Sunday, January 31, 2010

The Call of Jeremiah

Jeremiah 1:4-10
1:4 Now the word of the LORD came to me saying,
1:5 "Before I formed you in the womb I knew you, and before you were
born I consecrated you; I appointed you a prophet to the nations."
1:6 Then I said, "Ah, Lord GOD! Truly I do not know how to speak, for
I am only a boy."
1:7 But the LORD said to me, "Do not say, 'I am only a boy'; for you
shall go to all to whom I send you, and you shall speak whatever I
command you,
1:8 Do not be afraid of them, for I am with you to deliver you, says
the LORD."
1:9 Then the LORD put out his hand and touched my mouth; and the LORD
said to me, "Now I have put my words in your mouth.
1:10 See, today I appoint you over nations and over kingdoms, to pluck
up and to pull down, to destroy and to overthrow, to build and to
plant." (NRSV)

This story of calling has been one of great inspiration for me, especially v. 6. "But God, I can't do it, I am only a boy." (Beth Paraphrase)
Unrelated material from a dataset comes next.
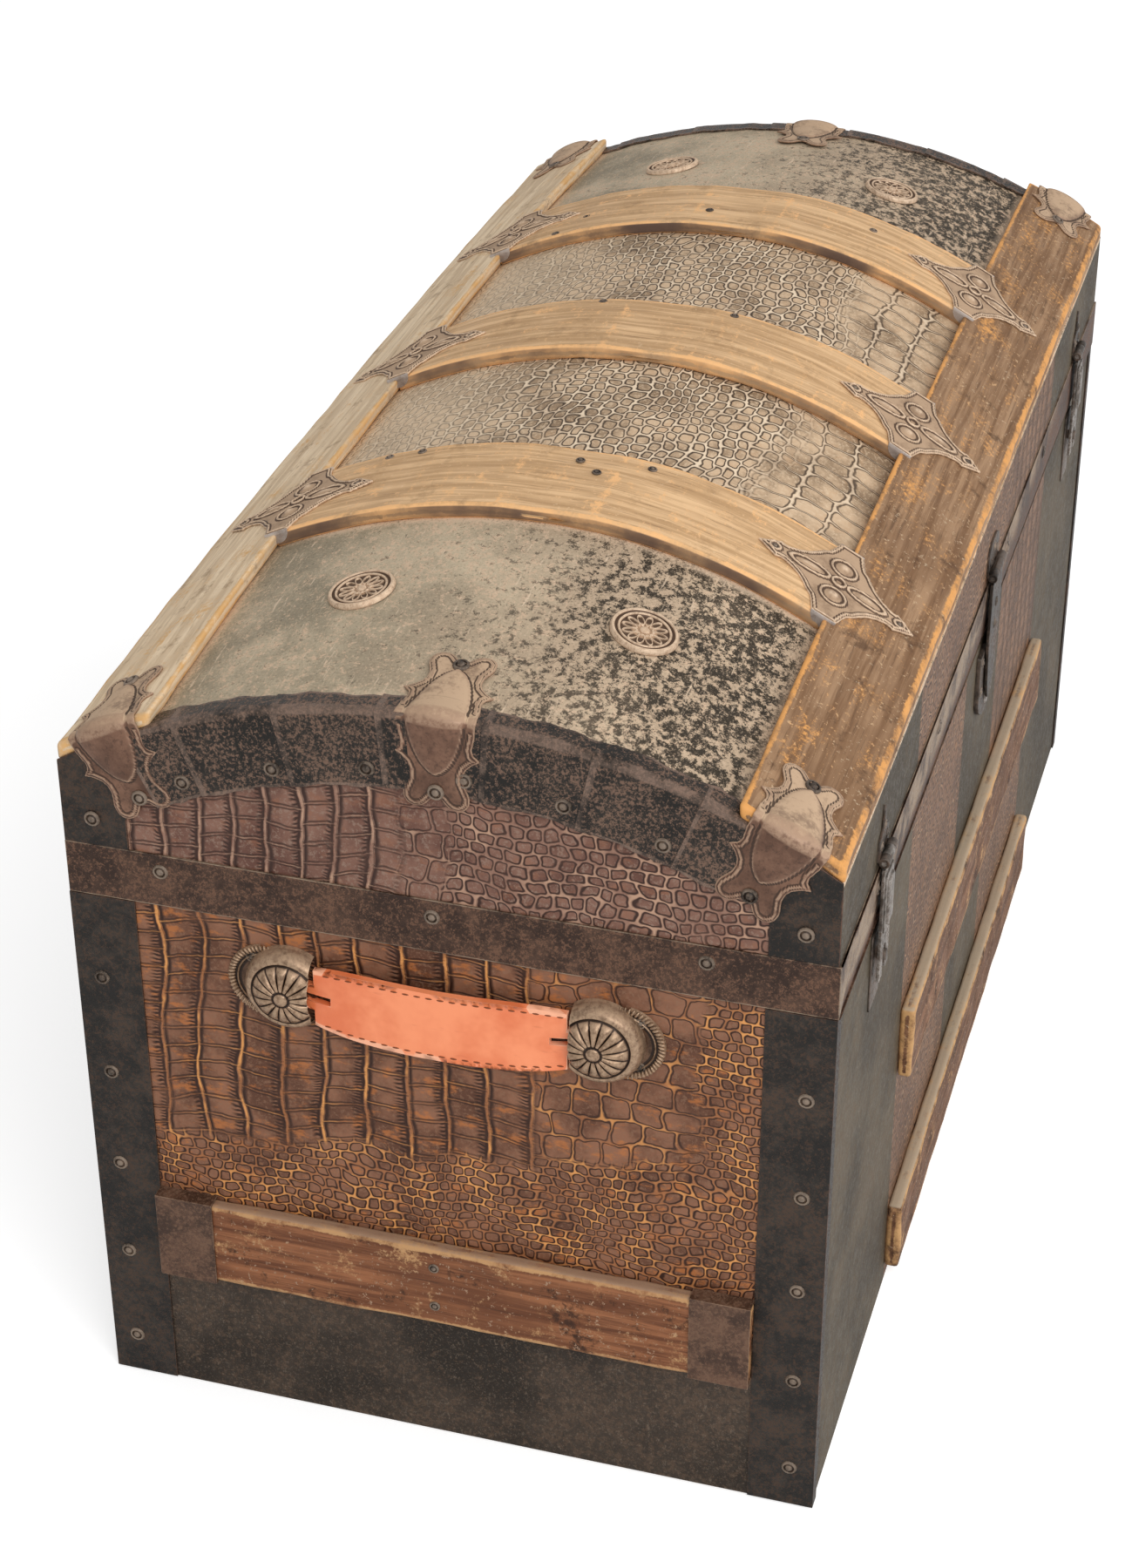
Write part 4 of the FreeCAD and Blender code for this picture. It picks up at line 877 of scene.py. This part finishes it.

I think we do this, or I do this. There are times when I feel a yearning or a draw to use my passions and/or gifts a certain way, yet I don't fully believe that I can do the thing that I am drawn to. There was a time in my life when I might not feel that I should use my gifts or passions in a way that I felt a particular yearning, that I would feel guilty about having so much fun or for something to be somewhat easy. (I have moved on from this!)

I have said many times that God invites us to use all of who we are to be co-creators with God, to make a difference in the world, in the lives of people and creation, to share God's love with others. God invites us to use our gifts and passions! Sometimes those are undiscovered even to us and sometimes our response is about our own fear.

God, I can't possibly do it, I am just a _____.

HUCC, you are that church (in the notes from the Pastors in the Epistle) that was approached by Habitat and our initial reaction was "we can't do it, we are small.) That was the same response when we first began to talk about re-settling a refugee family. Look at what we have done!!!

And even more importantly, look at how these (and many other) experiences have changed our lives!

What would happen if we (I am about to be a bit "cliche") Let go and let God?

What would happen if, when we felt a yearning or an invitation, maybe it is in the form of a strong interest. What would happen if we responded with "help me to follow that path"?

Reflection:

  • What is the thing(s) that you are feeling a yearning toward?
  • Could it possibly be God inviting you to live your passion(s)?
  • How are you filling in the blanks--God I can't possibly __________, I am only a _________.
  • How would you/your life be different if you followed that yearning?
  • How would those around you be different?

2 comments:

  1. One of the connections between the Corinthians passage and the Jeremiah passage for me come in the mix of pronouns ... plural and singular. Our individual journeys with God are important, but I have long believed there are depths we just can't reach alone. Sometimes we need a community to journey with to reach what God is calling us to. I have been part of communities in the past that took me to places I could not have gone otherwise; but it is just as true I am still looking for the community/ies with whom I will travel to what/where is next. I am dreaming of and hopeful for what kind of traveling I will do with HUCC.

    ReplyDelete
  2. Well said, Tammerie; I hope this journey that we are on together is an exciting one, leading to more depth and joy and full living than we have ever experienced before. Maybe this is the next direction of the "blog"....to invite people to talk about where they wish the journey would go and God is inviting and leading them. OOOO, gives me goose bumps!